* WHAT NEEDS TO BE DONE:
Nothing may be dropped or altered: reproduce all the data.

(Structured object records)
===

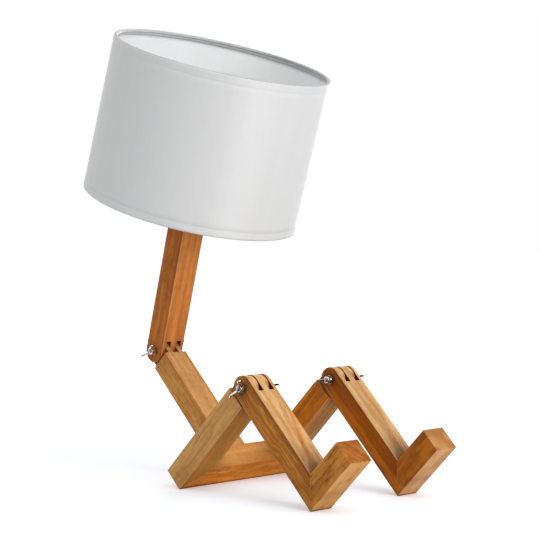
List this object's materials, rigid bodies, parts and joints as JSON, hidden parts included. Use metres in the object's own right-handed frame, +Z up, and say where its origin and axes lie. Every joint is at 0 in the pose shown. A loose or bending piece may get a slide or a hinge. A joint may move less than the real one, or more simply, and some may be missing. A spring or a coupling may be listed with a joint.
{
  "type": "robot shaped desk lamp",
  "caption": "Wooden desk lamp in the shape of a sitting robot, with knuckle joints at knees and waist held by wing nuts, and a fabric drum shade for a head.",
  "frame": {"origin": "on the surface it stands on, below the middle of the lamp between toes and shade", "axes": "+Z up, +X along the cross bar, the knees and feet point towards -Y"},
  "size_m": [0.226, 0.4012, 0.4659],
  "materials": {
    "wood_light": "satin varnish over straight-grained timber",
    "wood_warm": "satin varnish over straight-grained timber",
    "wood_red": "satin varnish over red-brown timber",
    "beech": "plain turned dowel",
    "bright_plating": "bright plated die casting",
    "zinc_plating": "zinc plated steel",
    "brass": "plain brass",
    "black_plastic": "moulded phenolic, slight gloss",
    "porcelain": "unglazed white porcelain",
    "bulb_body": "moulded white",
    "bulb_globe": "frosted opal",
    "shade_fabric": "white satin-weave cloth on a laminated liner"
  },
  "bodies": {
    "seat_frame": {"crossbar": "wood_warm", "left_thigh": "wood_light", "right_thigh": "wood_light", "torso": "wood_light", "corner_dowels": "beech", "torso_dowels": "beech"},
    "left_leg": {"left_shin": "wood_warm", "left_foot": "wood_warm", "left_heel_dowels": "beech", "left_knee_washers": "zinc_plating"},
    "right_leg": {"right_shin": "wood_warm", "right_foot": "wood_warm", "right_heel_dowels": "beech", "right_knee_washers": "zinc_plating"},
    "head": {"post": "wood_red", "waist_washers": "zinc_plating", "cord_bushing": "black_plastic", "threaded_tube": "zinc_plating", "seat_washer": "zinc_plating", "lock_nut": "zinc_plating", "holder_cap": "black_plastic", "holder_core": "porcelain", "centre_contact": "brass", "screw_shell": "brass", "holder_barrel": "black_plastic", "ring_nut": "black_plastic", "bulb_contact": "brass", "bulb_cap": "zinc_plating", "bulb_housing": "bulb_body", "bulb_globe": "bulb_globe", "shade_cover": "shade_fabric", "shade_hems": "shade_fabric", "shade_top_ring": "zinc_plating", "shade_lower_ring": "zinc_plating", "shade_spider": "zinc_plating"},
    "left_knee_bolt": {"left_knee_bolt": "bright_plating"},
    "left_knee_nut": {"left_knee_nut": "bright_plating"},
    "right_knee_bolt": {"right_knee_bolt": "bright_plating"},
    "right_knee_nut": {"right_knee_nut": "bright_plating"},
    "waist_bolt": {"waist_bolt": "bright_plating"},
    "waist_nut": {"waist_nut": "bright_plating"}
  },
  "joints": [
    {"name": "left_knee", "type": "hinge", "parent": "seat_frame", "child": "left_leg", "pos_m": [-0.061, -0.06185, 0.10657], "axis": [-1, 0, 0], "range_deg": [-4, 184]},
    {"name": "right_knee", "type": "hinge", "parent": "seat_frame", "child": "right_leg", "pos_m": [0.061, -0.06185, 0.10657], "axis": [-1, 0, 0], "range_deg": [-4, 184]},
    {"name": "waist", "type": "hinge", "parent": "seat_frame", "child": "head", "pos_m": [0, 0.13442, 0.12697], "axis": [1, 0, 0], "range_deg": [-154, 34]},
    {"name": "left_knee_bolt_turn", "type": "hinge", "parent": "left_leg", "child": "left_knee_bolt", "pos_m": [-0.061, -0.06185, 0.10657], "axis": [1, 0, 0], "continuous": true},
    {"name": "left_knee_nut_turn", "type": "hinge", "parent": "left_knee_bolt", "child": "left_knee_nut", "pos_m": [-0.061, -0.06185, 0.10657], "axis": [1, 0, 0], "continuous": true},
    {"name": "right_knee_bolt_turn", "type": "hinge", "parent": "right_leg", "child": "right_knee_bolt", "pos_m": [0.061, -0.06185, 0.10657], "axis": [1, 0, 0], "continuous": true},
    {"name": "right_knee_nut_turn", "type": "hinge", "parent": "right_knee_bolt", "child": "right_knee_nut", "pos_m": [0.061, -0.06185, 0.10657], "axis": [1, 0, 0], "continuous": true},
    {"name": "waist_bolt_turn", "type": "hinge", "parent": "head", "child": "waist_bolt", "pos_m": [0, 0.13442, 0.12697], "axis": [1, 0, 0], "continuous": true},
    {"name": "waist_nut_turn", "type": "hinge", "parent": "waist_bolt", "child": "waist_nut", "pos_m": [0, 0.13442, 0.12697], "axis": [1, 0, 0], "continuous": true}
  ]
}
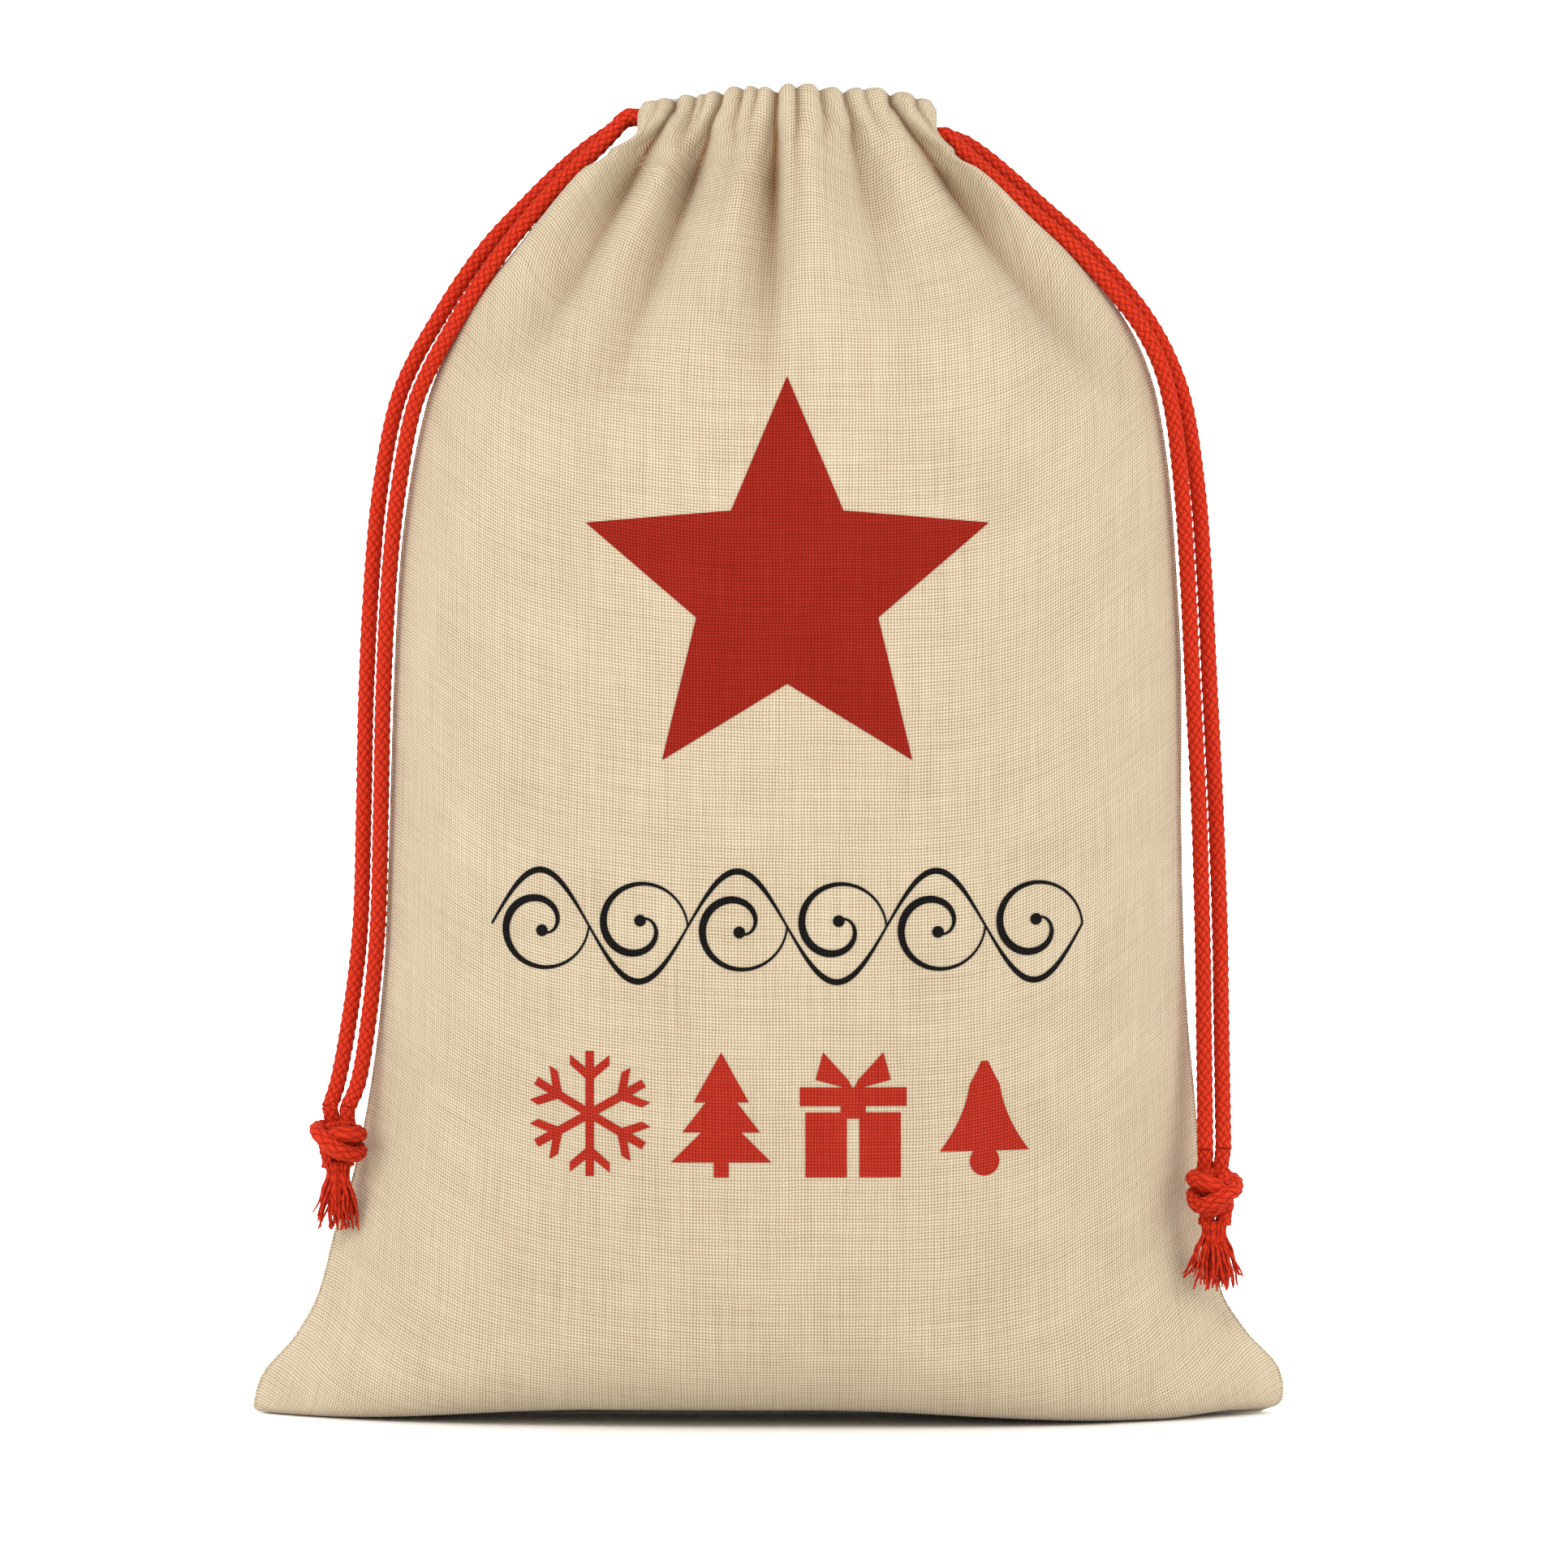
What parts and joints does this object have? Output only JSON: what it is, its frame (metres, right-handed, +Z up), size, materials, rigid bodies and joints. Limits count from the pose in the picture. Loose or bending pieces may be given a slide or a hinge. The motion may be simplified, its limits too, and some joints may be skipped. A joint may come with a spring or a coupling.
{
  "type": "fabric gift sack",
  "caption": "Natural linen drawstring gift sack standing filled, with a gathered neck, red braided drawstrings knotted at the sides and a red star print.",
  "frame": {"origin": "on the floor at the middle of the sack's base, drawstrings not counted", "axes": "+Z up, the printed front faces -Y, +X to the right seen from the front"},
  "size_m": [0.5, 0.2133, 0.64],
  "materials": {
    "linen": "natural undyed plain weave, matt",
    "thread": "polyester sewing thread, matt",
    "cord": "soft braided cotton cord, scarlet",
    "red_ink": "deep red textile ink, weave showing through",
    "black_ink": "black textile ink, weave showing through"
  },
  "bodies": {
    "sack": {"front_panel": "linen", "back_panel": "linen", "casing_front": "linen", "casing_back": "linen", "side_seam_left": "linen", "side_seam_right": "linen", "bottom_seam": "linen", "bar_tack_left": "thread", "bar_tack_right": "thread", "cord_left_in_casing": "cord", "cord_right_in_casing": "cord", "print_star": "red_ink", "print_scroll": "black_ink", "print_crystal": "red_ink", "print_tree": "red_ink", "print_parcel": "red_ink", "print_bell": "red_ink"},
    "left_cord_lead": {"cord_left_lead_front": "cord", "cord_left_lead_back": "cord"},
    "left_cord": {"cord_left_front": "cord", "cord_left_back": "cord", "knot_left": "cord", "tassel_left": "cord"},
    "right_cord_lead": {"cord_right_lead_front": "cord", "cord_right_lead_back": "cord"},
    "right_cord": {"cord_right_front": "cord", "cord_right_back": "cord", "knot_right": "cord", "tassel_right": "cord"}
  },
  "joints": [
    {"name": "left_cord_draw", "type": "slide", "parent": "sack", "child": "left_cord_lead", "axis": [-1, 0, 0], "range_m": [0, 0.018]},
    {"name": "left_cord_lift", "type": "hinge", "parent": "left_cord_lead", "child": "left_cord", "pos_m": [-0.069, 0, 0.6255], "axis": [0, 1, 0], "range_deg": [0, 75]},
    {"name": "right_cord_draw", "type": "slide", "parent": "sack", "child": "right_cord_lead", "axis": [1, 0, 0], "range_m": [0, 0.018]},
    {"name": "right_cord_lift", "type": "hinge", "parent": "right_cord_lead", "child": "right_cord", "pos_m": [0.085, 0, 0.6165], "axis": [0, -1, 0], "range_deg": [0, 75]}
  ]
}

===

* WORKED SOLUTION:
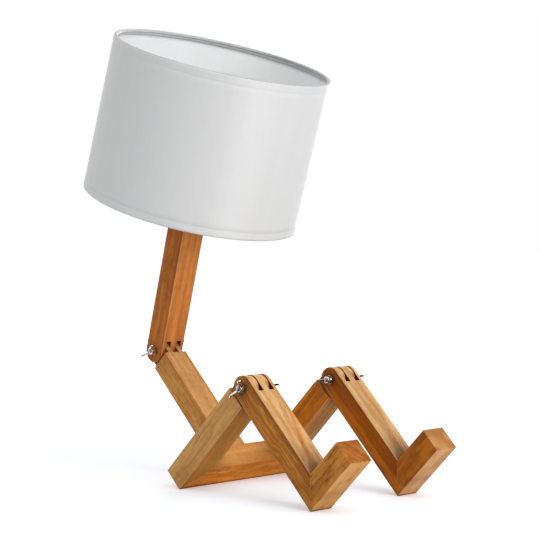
List this object's materials, rigid bodies, parts and joints as JSON, hidden parts included. Use metres in the object's own right-handed frame, +Z up, and say where its origin and axes lie. Every joint is at 0 in the pose shown. A loose or bending piece may get a slide or a hinge. A joint may move less than the real one, or more simply, and some may be missing. A spring or a coupling may be listed with a joint.
{
  "type": "robot shaped desk lamp",
  "caption": "Wooden desk lamp in the shape of a sitting robot, with knuckle joints at knees and waist held by wing nuts, and a fabric drum shade for a head.",
  "frame": {"origin": "on the surface it stands on, below the middle of the lamp between toes and shade", "axes": "+Z up, +X along the cross bar, the knees and feet point towards -Y"},
  "size_m": [0.226, 0.4012, 0.4659],
  "materials": {
    "wood_light": "satin varnish over straight-grained timber",
    "wood_warm": "satin varnish over straight-grained timber",
    "wood_red": "satin varnish over red-brown timber",
    "beech": "plain turned dowel",
    "bright_plating": "bright plated die casting",
    "zinc_plating": "zinc plated steel",
    "brass": "plain brass",
    "black_plastic": "moulded phenolic, slight gloss",
    "porcelain": "unglazed white porcelain",
    "bulb_body": "moulded white",
    "bulb_globe": "frosted opal",
    "shade_fabric": "white satin-weave cloth on a laminated liner"
  },
  "bodies": {
    "seat_frame": {"crossbar": "wood_warm", "left_thigh": "wood_light", "right_thigh": "wood_light", "torso": "wood_light", "corner_dowels": "beech", "torso_dowels": "beech"},
    "left_leg": {"left_shin": "wood_warm", "left_foot": "wood_warm", "left_heel_dowels": "beech", "left_knee_washers": "zinc_plating"},
    "right_leg": {"right_shin": "wood_warm", "right_foot": "wood_warm", "right_heel_dowels": "beech", "right_knee_washers": "zinc_plating"},
    "head": {"post": "wood_red", "waist_washers": "zinc_plating", "cord_bushing": "black_plastic", "threaded_tube": "zinc_plating", "seat_washer": "zinc_plating", "lock_nut": "zinc_plating", "holder_cap": "black_plastic", "holder_core": "porcelain", "centre_contact": "brass", "screw_shell": "brass", "holder_barrel": "black_plastic", "ring_nut": "black_plastic", "bulb_contact": "brass", "bulb_cap": "zinc_plating", "bulb_housing": "bulb_body", "bulb_globe": "bulb_globe", "shade_cover": "shade_fabric", "shade_hems": "shade_fabric", "shade_top_ring": "zinc_plating", "shade_lower_ring": "zinc_plating", "shade_spider": "zinc_plating"},
    "left_knee_bolt": {"left_knee_bolt": "bright_plating"},
    "left_knee_nut": {"left_knee_nut": "bright_plating"},
    "right_knee_bolt": {"right_knee_bolt": "bright_plating"},
    "right_knee_nut": {"right_knee_nut": "bright_plating"},
    "waist_bolt": {"waist_bolt": "bright_plating"},
    "waist_nut": {"waist_nut": "bright_plating"}
  },
  "joints": [
    {"name": "left_knee", "type": "hinge", "parent": "seat_frame", "child": "left_leg", "pos_m": [-0.061, -0.06185, 0.10657], "axis": [-1, 0, 0], "range_deg": [-4, 184]},
    {"name": "right_knee", "type": "hinge", "parent": "seat_frame", "child": "right_leg", "pos_m": [0.061, -0.06185, 0.10657], "axis": [-1, 0, 0], "range_deg": [-4, 184]},
    {"name": "waist", "type": "hinge", "parent": "seat_frame", "child": "head", "pos_m": [0, 0.13442, 0.12697], "axis": [1, 0, 0], "range_deg": [-154, 34]},
    {"name": "left_knee_bolt_turn", "type": "hinge", "parent": "left_leg", "child": "left_knee_bolt", "pos_m": [-0.061, -0.06185, 0.10657], "axis": [1, 0, 0], "continuous": true},
    {"name": "left_knee_nut_turn", "type": "hinge", "parent": "left_knee_bolt", "child": "left_knee_nut", "pos_m": [-0.061, -0.06185, 0.10657], "axis": [1, 0, 0], "continuous": true},
    {"name": "right_knee_bolt_turn", "type": "hinge", "parent": "right_leg", "child": "right_knee_bolt", "pos_m": [0.061, -0.06185, 0.10657], "axis": [1, 0, 0], "continuous": true},
    {"name": "right_knee_nut_turn", "type": "hinge", "parent": "right_knee_bolt", "child": "right_knee_nut", "pos_m": [0.061, -0.06185, 0.10657], "axis": [1, 0, 0], "continuous": true},
    {"name": "waist_bolt_turn", "type": "hinge", "parent": "head", "child": "waist_bolt", "pos_m": [0, 0.13442, 0.12697], "axis": [1, 0, 0], "continuous": true},
    {"name": "waist_nut_turn", "type": "hinge", "parent": "waist_bolt", "child": "waist_nut", "pos_m": [0, 0.13442, 0.12697], "axis": [1, 0, 0], "continuous": true}
  ]
}
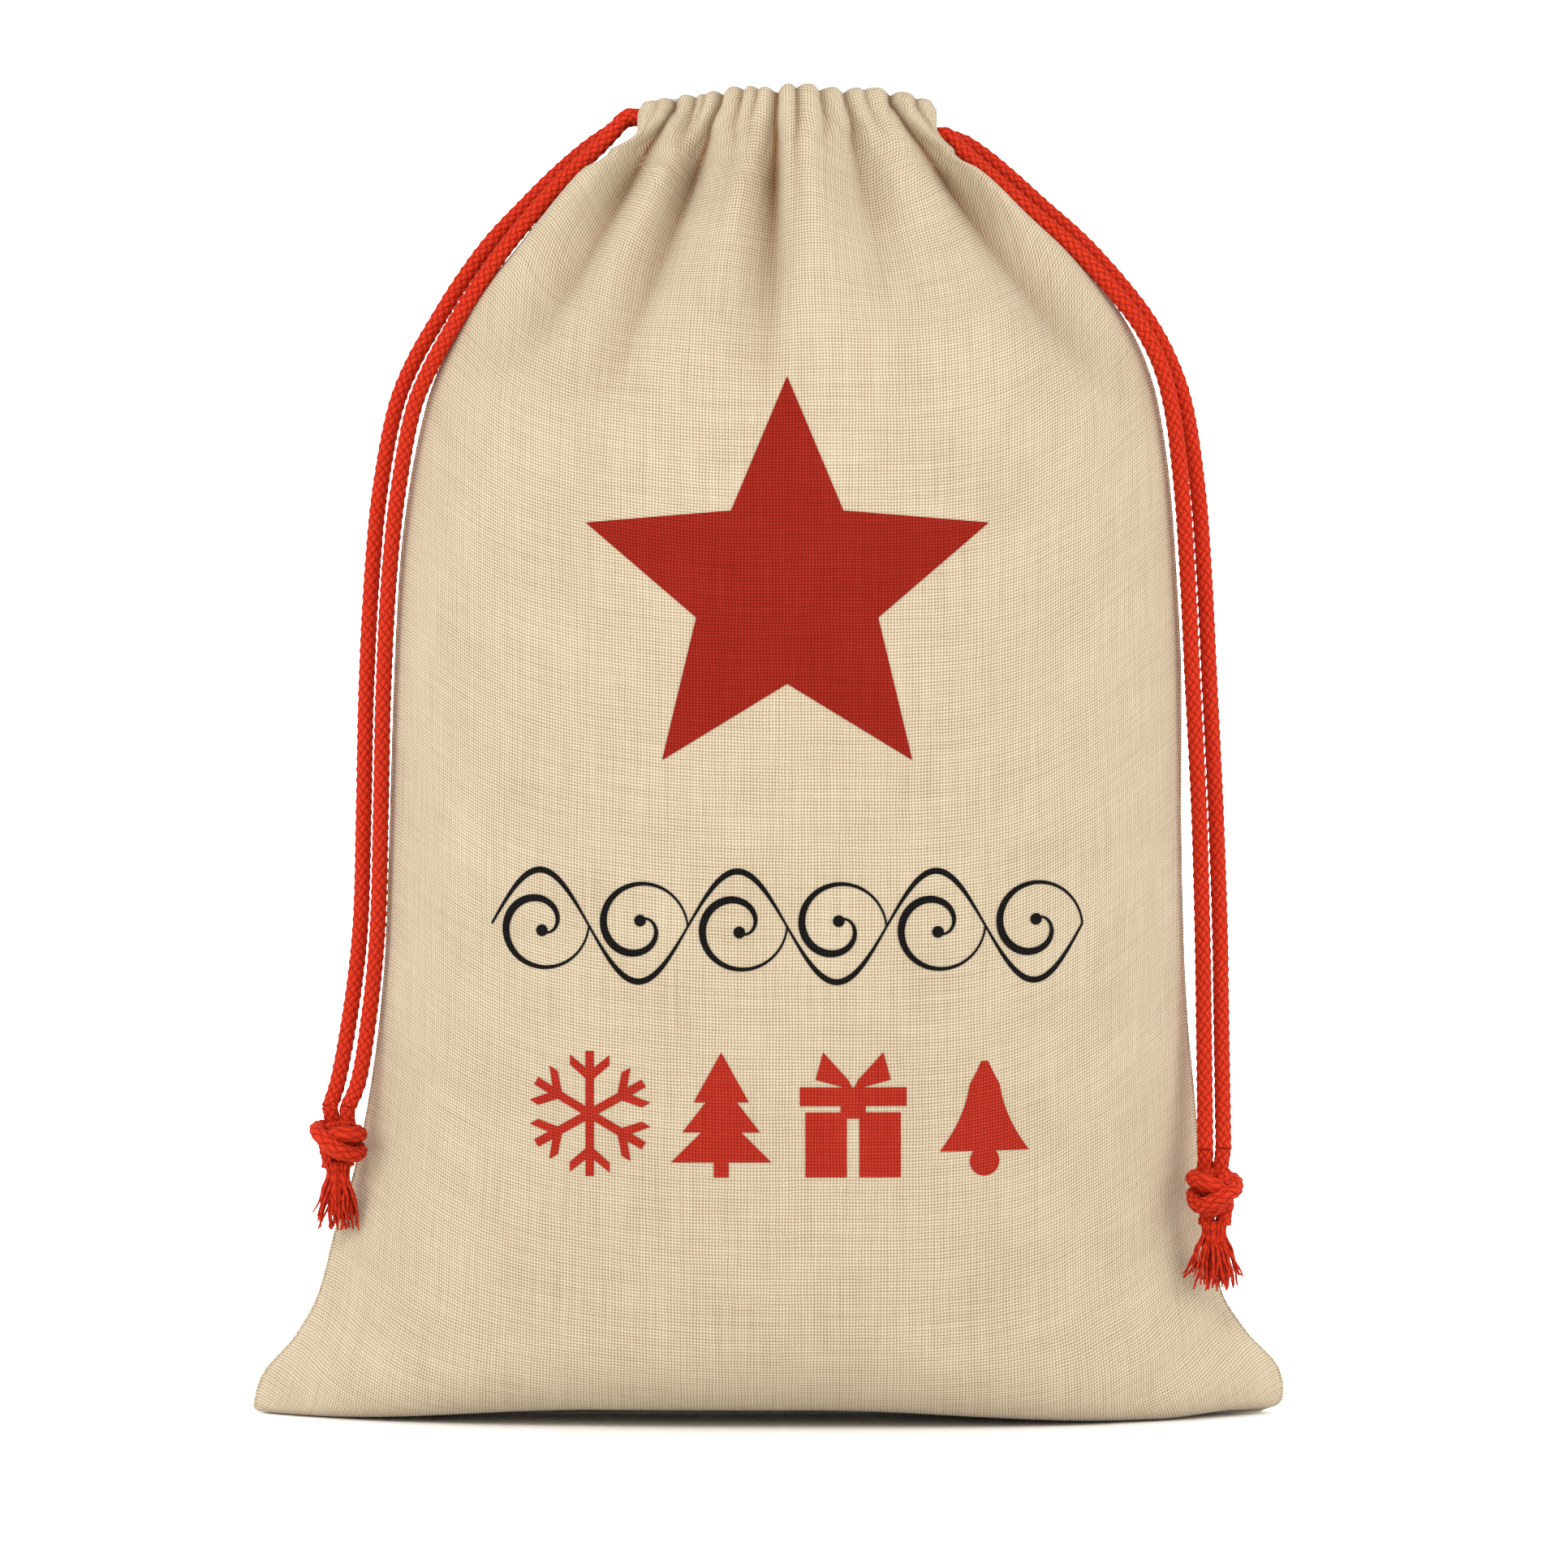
What parts and joints does this object have? Output only JSON: what it is, its frame (metres, right-handed, +Z up), size, materials, rigid bodies and joints. Limits count from the pose in the picture. Loose or bending pieces may be given a slide or a hinge. The motion may be simplified, its limits too, and some joints may be skipped. A joint may come with a spring or a coupling.
{
  "type": "fabric gift sack",
  "caption": "Natural linen drawstring gift sack standing filled, with a gathered neck, red braided drawstrings knotted at the sides and a red star print.",
  "frame": {"origin": "on the floor at the middle of the sack's base, drawstrings not counted", "axes": "+Z up, the printed front faces -Y, +X to the right seen from the front"},
  "size_m": [0.5, 0.2133, 0.64],
  "materials": {
    "linen": "natural undyed plain weave, matt",
    "thread": "polyester sewing thread, matt",
    "cord": "soft braided cotton cord, scarlet",
    "red_ink": "deep red textile ink, weave showing through",
    "black_ink": "black textile ink, weave showing through"
  },
  "bodies": {
    "sack": {"front_panel": "linen", "back_panel": "linen", "casing_front": "linen", "casing_back": "linen", "side_seam_left": "linen", "side_seam_right": "linen", "bottom_seam": "linen", "bar_tack_left": "thread", "bar_tack_right": "thread", "cord_left_in_casing": "cord", "cord_right_in_casing": "cord", "print_star": "red_ink", "print_scroll": "black_ink", "print_crystal": "red_ink", "print_tree": "red_ink", "print_parcel": "red_ink", "print_bell": "red_ink"},
    "left_cord_lead": {"cord_left_lead_front": "cord", "cord_left_lead_back": "cord"},
    "left_cord": {"cord_left_front": "cord", "cord_left_back": "cord", "knot_left": "cord", "tassel_left": "cord"},
    "right_cord_lead": {"cord_right_lead_front": "cord", "cord_right_lead_back": "cord"},
    "right_cord": {"cord_right_front": "cord", "cord_right_back": "cord", "knot_right": "cord", "tassel_right": "cord"}
  },
  "joints": [
    {"name": "left_cord_draw", "type": "slide", "parent": "sack", "child": "left_cord_lead", "axis": [-1, 0, 0], "range_m": [0, 0.018]},
    {"name": "left_cord_lift", "type": "hinge", "parent": "left_cord_lead", "child": "left_cord", "pos_m": [-0.069, 0, 0.6255], "axis": [0, 1, 0], "range_deg": [0, 75]},
    {"name": "right_cord_draw", "type": "slide", "parent": "sack", "child": "right_cord_lead", "axis": [1, 0, 0], "range_m": [0, 0.018]},
    {"name": "right_cord_lift", "type": "hinge", "parent": "right_cord_lead", "child": "right_cord", "pos_m": [0.085, 0, 0.6165], "axis": [0, -1, 0], "range_deg": [0, 75]}
  ]
}